Anyway, here's a little Scottish history for you: the portrait above shows a tartan-clad Bonnie Prince Charlie by William Mosman. On this day in 1745 Charles entered Preston, in Lancashire, at the head of his Scottish army, and pronouced his father, James III, King, apparently to 'the loudest acclamation of the people you can imagine'. Sadly for some, Charles ended his invasion when he turned back from Derby, and was eventually defeated at the Battle of Culloden. His portrait now will be one of the stars of the new Scottish National Portrait Gallery - and let's hope that next week it is once again greeted with the loudest acclamation of the people you can imagine.
What might have been...
November 25 2011
Picture: Forte di Bard
An exhibition of 80 works from the Prince of Liechtenstein's art collection will open on December 9th at the Forte di Bard near Turin. There's a little video of some of the highlights here: Rubens, Van Dyck, Rembrandt, Hals, Cranach, Canaletto, Brueghel etc. etc. Looks pretty amazing. This is presumably the show that we were due to get at the Royal Academy at the end of 2010 - but which the Prince cancelled after HM Customs seized a Sanchez Coello he had bought. Swizz...
What those Leonardo queues mean
November 24 2011
Picture: BG
A reader writes:
The National Gallery could insist you bring the credit card you paid for the tickets with, like music venues are supposed to (but never do). Has there ever been art ticket-touting like this? You could see it as a culturally healthy sign. People being mugged for tickets would be even better.
I'm sure it's only a matter of time...
If you like Artemisia Gentileschi, and speak Italian...
November 24 2011
Then you'll love this video from the new Artemisia exhibition at the Palazzo Reale in Milan. Read a review of the exhibition here.

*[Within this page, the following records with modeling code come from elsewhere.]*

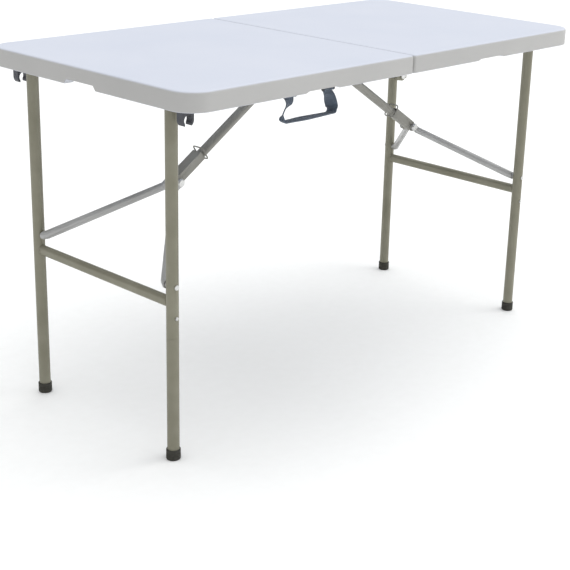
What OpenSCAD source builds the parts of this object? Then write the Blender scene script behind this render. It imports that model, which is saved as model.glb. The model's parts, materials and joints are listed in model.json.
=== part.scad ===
// Folding table with a fold-in-half top, two folding leg frames and push-in lower legs.
// Millimetres. Origin on the floor under the middle of the top, X along the table, front at -Y, Z up.

/* [Top] */
// Length of the open table
table_l = 1220; // [900:5:1500]
// Depth of the table
table_w = 610; // [500:5:760]
// Height of the top surface above the floor
table_h = 740; // [650:1:780]
// Height of the moulded edge
edge_h = 38; // [30:1:50]
// Thickness of the deck inside the edge
deck_t = 14; // [10:1:24]
// Width of the raised rim under the edge
rim_w = 22; // [16:1:30]
// Width of the rim along the fold
fold_rim_w = 16; // [12:1:20]
// Radius of the outer corners
corner_r = 50; // [20:1:90]
// Gap between the two halves
seam_gap = 2; // [1:0.5:4]
// Width of the hand hold in each end
hand_hold_w = 96; // [60:1:140]
// Height of the hand hold
hand_hold_h = 10; // [6:1:14]
// Height of the shallow relief in the long edges
relief_h = 4; // [2:0.5:8]

/* [Frame] */
// Distance of the side rails from the middle line
rail_y = 268; // [240:1:272]
// Width of a side rail
rail_w = 20; // [18:1:26]
// Height of a side rail
rail_h = 28; // [28:1:34]
// Wall of the rails
rail_wall = 1.8; // [1.2:0.1:2.5]
// Distance of the cross rail from the fold
cross_x = 31; // [28:1:60]
// Width and height of the cross rail
cross_w = 24; // [18:1:26]

/* [Fold] */
// Height of the fold axis
fold_z = 694; // [680:1:700]
// Radius of the hinge knuckles
knuckle_r = 11; // [8:0.5:14]
// Diameter of the hinge pin
pin_d = 8; // [6:0.5:10]
// Thickness of a hinge plate
hinge_t = 3.5; // [2:0.1:4]

/* [Legs] */
// Distance of the leg pivots from the fold
leg_x = 568; // [480:1:575]
// Distance of the legs from the middle line
leg_y = 209; // [160:1:230]
// Diameter of the leg tubes
leg_d = 24; // [20:0.5:32]
// Wall of the leg tubes
leg_wall = 1.5; // [1:0.1:2.5]
// Height of the leg pivot axis
pivot_z = 708; // [700:1:712]
// Diameter of the pivot tube
pivot_d = 18; // [14:0.5:20]
// Height where the upper and lower leg meet
joint_z = 255; // [200:1:320]
// Diameter of the reduced end of the lower leg
spigot_d = 19.6; // [16:0.1:20.6]
// Length of the reduced end
spigot_l = 65; // [40:1:90]
// Height of the crossbar centre
crossbar_z = 324; // [280:1:420]
// Height of the crossbar section
crossbar_h = 22; // [16:1:26]
// Thickness of the crossbar section
crossbar_t = 16; // [12:1:20]
// Diameter of the foot
foot_d = 28.4; // [26:0.2:34]
// Height of the foot
foot_h = 22; // [14:1:34]

/* [Brace] */
// Distance of the brace pivot from the fold
bracket_x = 57; // [50:1:70]
// Height of the brace pivot
bracket_z = 687; // [680:1:692]
// Diameter of the brace tube
brace_d = 20; // [16:0.5:22]
// Length of the brace tube between its pivots
brace_l = 384.1; // [340:0.1:420]
// Distance of the arm rivets below the leg pivot
arm_drop = 351; // [300:1:370]
// Length of the saddle over the brace tube
saddle_l = 80; // [50:1:90]
// Width of a brace arm at the brace joint
arm_w = 15; // [10:0.5:18]
// Width of a brace arm at the leg
arm_end_w = 17; // [10:0.5:20]
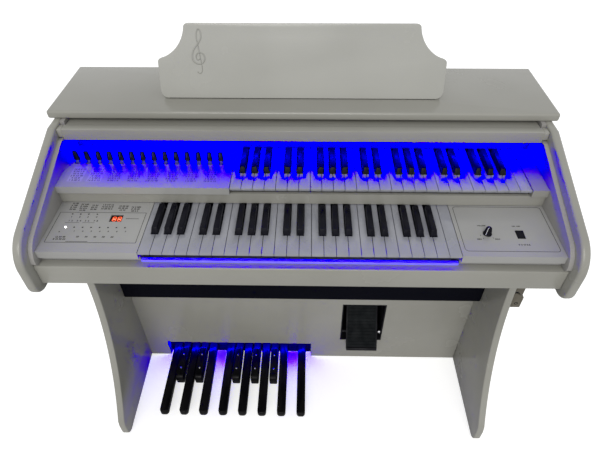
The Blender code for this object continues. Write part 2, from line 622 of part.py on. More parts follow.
def build_small_controls():
    """Display window, volume knob on its shaft, and the rocker switch."""
    w, d = DISPLAY_SIZE[0] / 2, DISPLAY_SIZE[1] / 2
    shape = block(DISPLAY_X - w, DISPLAY_X + w, DISPLAY_Y - d, DISPLAY_Y + d,
                  PANEL_TOP - 0.003 + GAP, PANEL_TOP - 0.0006)
    finish("display_window", shape, RED_WINDOW)
    pivot = (KNOB_X, KNOB_Y, PANEL_TOP)
    foot = PANEL_TOP + GAP
    shape = round_rod((KNOB_X, KNOB_Y), KNOB_RADIUS, foot, foot + 0.003, "z", 24)
    knob = finish("volume_knob", shape, BLACK_PAINT, pivot)
    grip = arc((KNOB_X, KNOB_Y), KNOB_RADIUS * 0.9, KNOB_POINTS - 30.0, KNOB_POINTS - 330.0, 15)
    grip += arc((KNOB_X, KNOB_Y), KNOB_RADIUS * 1.05, KNOB_POINTS + 8.0, KNOB_POINTS - 8.0, 1)
    cone = prism(grip, foot + 0.002, foot + KNOB_HEIGHT, "z")
    shrink = KNOB_TOP_RADIUS / KNOB_RADIUS
    for vert in cone.verts:
        if vert.co.z > foot + 0.003:
            vert.co.x = KNOB_X + (vert.co.x - KNOB_X) * shrink
            vert.co.y = KNOB_Y + (vert.co.y - KNOB_Y) * shrink
    add(knob, cone)
    add(knob, round_rod((KNOB_X, KNOB_Y), SHAFT_RADIUS, PANEL_TOP - 0.012, foot + 0.004, "z", 12))
    pivot = (ROCKER_X, ROCKER_Y, PANEL_TOP - 0.003)
    half = ROCKER_SIZE[1] / 2
    side_view = [(-half, -0.006), (half, -0.006), (half, 0.0045), (0.0, 0.0062), (-half, 0.0045)]
    tilt = math.radians(ROCKER_LEAN)
    outline = [(pivot[1] + y * math.cos(tilt) - z * math.sin(tilt),
                pivot[2] + y * math.sin(tilt) + z * math.cos(tilt)) for y, z in side_view]
    w = ROCKER_SIZE[0] / 2
    finish("power_rocker", prism(outline, ROCKER_X - w, ROCKER_X + w, "x"), BLACK_PAINT, pivot)


def upper_box(x0, x1):
    """Side view of the housings beside the upper manual, with a fascia over the riser."""
    riser_back = RISER_FRONT + RISER_THICK + GAP
    fascia_low = TAB_PANEL_TOP - PANEL_BOARD + 0.0005
    back = NAMEBOARD_FRONT - GAP
    outline = [(TAB_PANEL_FRONT, fascia_low), (riser_back, fascia_low), (riser_back, DECK_TOP + GAP),
               (back, DECK_TOP + GAP), (back, TAB_PANEL_TOP), (TAB_PANEL_FRONT, TAB_PANEL_TOP)]
    return prism(outline, x0, x1, "x")


def build_upper_housings():
    """The tab panel left of the upper manual and the end block right of it."""
    panel = finish("tab_panel", upper_box(-PANEL_OUTER, TAB_PANEL_RIGHT), PANEL_FILM)
    wall = 0.005
    cut(panel, block(-PANEL_OUTER + wall, TAB_PANEL_RIGHT - wall, RISER_FRONT + RISER_THICK + wall,
                     NAMEBOARD_FRONT - GAP - wall, DECK_TOP - 0.01, TAB_PANEL_TOP - PANEL_SKIN))
    holes = bmesh.new()
    for i in range(TAB_COUNT):
        x = TAB_FIRST_X + i * TAB_PITCH
        w, d = TAB_WIDTH / 2 + 0.0007, TAB_THICK / 2 + 0.0035
        block(x - w, x + w, TAB_Y - d, TAB_Y + d, TAB_PANEL_TOP - PANEL_SKIN - 0.003,
              TAB_PANEL_TOP + 0.01, holes)
    cut(panel, holes)
    end_left = PANEL_OUTER - END_BLOCK_WIDTH
    finish("upper_end_block", upper_box(end_left, PANEL_OUTER), LACQUER)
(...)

Things you can't quite believe they meant
November 23 2011
You will be able to see the skull in a completely different context, without the hype and speculation. We all think we know this work through the media. But if you are actually with the work, and can experience it, smell it, and I shouldn’t say this, but touch it – it will be very different.
Chris Dercon, director of Tate Modern, speaking as part of the hype and speculation over the forthcoming Hirst retrospective.
National Gallery - ban resale of Leonardo tickets
November 23 2011
Picture: BG
Following reports that tickets for the Leonardo exhibition are trading on Ebay for hundreds of pounds, the National Gallery has announced that resold tickets will be cancelled, and entry refused. From BBC News:
"We are obviously very disappointed at the resale of these tickets for profit," a spokeswoman said. "The resale of tickets for the Leonardo da Vinci exhibition is against the terms and conditions of their sale and this information is printed on the tickets.
"Our website clearly states: 'Tickets that have been resold will be cancelled without refund and admission will be refused to the bearer.'"
The spokeswoman said the gallery is contacting companies and websites that are accommodating ticket resales, requesting that they "stop immediately".
But she declined to comment on which methods are being used to identify resold tickets.
The last paragraph here is obviously rather important: the sad fact is, there is no conclusive way of detecting who has bought a resold ticket. So there's very little the Gallery can do...
Complaint of the day
November 22 2011
A reader has tipped me off about a letter in yesterday's Daily Mail. A Mr Powell, of Frimley, Surrey, was complaining about the cost of entry to the Uffizi gallery, and the queues. He then added:
"We thought the Uffizi gallery overrated. More than half the paintings were of the Crucifixion or the Adoration of the Magi. It was like reading the same story in several different newspapers. We won't be returning."
I think this must be the best art historical whinge I've ever read. And exactly what you might expect to find in the Wail...
Leonardo didn't paint 'Lady With an Ermine'!
November 22 2011
Picture: Princess Czartoryski Foundation
I'm indebted to a reader for alerting me to another piece of incisive art history in the letters pages of our national press. This is from Pauline Wood, of Ibstone, Buckinghamshire, in today's Daily Telegraph:
Sir,
In the painting Lady with an Ermine, currently on display at the National Gallery’s Leonardo exhibition, the lady’s right hand is out of proportion with the rest of her body (detail, below). If you measure from her wrist to the tip of her longest finger and transfer that measurement to her face, it reaches from her chin almost to the top of her head. My hand only reaches from my chin to the middle of my forehead.
Given Leonardo’s knowledge of anatomy, I find it difficult to believe that he would have made this error. I am not an expert or even an artist, but dare I suggest that this painting may be by one of his students?
In case you too are doubting the picture, go see the Leonardo exhibition, where you will not only understand all about foreshortening, but also see countless preparatory drawings. In fact, Leonardo liked the hand so much he used it twice; it appears in The Last Supper. And before you try putting your hand on your face to see if the Telegraph writer's theory is correct, and that a human hand cannot be larger than a human head, remember that her measurement has been taken from the back of Leonardo's sitter's hand, at the base of the bent wrist. This gives a measurement of at least an inch longer than if you measure from the base of your palm to your fingertip.
Anyway, I feel an Art History News prize coming on - for the most bonkers art historical theory of the year. Any suggestions for the title, or indeed the prize?